Show that $f$ is continuous and see what you can conclude about $C = f^{-1}[(0, \infty)]$.

Answer 2

$C$ is open

First, make $x_4$ the subject of the inequality in the definition of $C$ (so as to make use of preimage).

\begin{array}{rrl} & x_1^2 + x_2^2 + x_3^2 <& \ln(1+x_4^2) \\ \iff& \exp(x_1^2 + x_2^2 + x_3^2) <& 1+x_4^2 \\ \iff& \exp(x_1^2 + x_2^2 + x_3^2) - 1 <& x_4^2 \\ \iff& x_4 >& \sqrt{\exp(x_1^2 + x_2^2 + x_3^2) - 1} \text{ or } \\ &x_4 <& -\sqrt{\exp(x_1^2 + x_2^2 + x_3^2) - 1} \tag1\label1 \end{array}

Let $f_1:\Bbb R^3 \to \Bbb R$ be defined as $(x_1,x_2,x_3)\mapsto-\sqrt{\exp(x_1^2 + x_2^2 + x_3^2) - 1}$ and
$f_2:\Bbb R^3 \to \Bbb R$ be defined as $(x_1,x_2,x_3)\mapsto\sqrt{\exp(x_1^2 + x_2^2 + x_3^2) - 1}$.
They are well-defined since $x_1^2 + x_2^2 + x_3^2 \ge 0$, so $\exp(x_1^2 + x_2^2 + x_3^2) \ge 1$. This allows us to take square root.
Next, observe that $f_1$ and $f_2$ are continuous on $\Bbb R^3$ since they're composition of elementary functions.
Rewrite the definition of $C$ using these two continuous functions to see the openness.

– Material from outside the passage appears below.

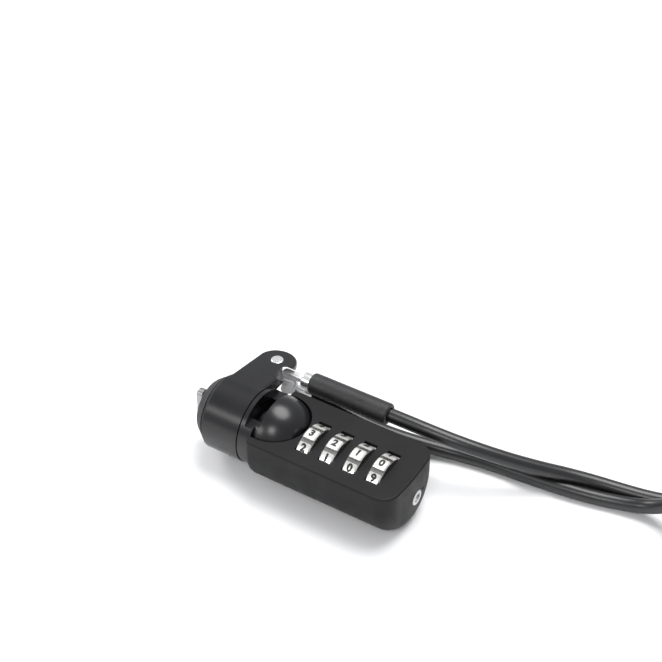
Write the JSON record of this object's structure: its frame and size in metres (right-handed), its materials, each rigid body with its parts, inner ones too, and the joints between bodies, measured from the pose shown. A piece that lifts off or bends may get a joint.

\begin{align} C =& \{( x_1, x_2, x_3, x_4) \in \mathbb{R}^4 \mid x_1^2 + x_2^2 + x_3^2 < \ln(1+x_4^2)\} \\ \stackrel{\eqref{1}}=& \{( x_1, x_2, x_3, x_4) \in \mathbb{R}^4 \mid x_4 > \sqrt{\exp(x_1^2 + x_2^2 + x_3^2) - 1} \text{ or } \\ & x_4 < -\sqrt{\exp(x_1^2 + x_2^2 + x_3^2) - 1}\} \\ =& \{( x_1, x_2, x_3, x_4) \in \mathbb{R}^4 \mid x_4 > f_2(x_1, x_2, x_3) \text{ or } x_4 < f_1(x_1, x_2, x_3)\} \\ =& \{( x_1, x_2, x_3, x_4) \in \mathbb{R}^4 \mid x_4 < f_1(x_1, x_2, x_3) \} \cup \{( x_1, x_2, x_3, x_4) \in \mathbb{R}^4 \mid x_4 > f_2(x_1, x_2, x_3) \} \\ =& \bigcup_{x_4 \in \Bbb R} \{( x_1, x_2, x_3) \in \mathbb{R}^3 \mid x_4 < f_1(x_1, x_2, x_3) \} \cup \{( x_1, x_2, x_3) \in \mathbb{R}^3 \mid x_4 > f_2(x_1, x_2, x_3) \} \\ =& \bigcup_{x_4 \in \Bbb R} f_1^{-1}((-\infty,x_4)) \cup f_2^{-1}((x_4,+\infty)) \end{align}

Since $f_1$ and $f_2$ are continuous, for each $x_4 \in \Bbb R$, the first and the second sets in the last equality are open. Hence $C$ is open.

$C$ is not closed

Expand @DougM's idea. Consider $c_n = (0,0,0,\frac1n) \in \Bbb R^4, n \in \Bbb N$. The points $c_n$ are in $C$ since $0^2+0^2+0^2 = 0 < \ln\left(1+\frac{1}{n^2}\right)$. $(c_n)$ converges to $(0,0,0,0)$ so $(0,0,0,0) \in \overline{C}$, but $(0,0,0,0) \notin C$ since $\ln(1+0^2) = 0$, so the strictly inequality in the definition of $C$ doesn't hold.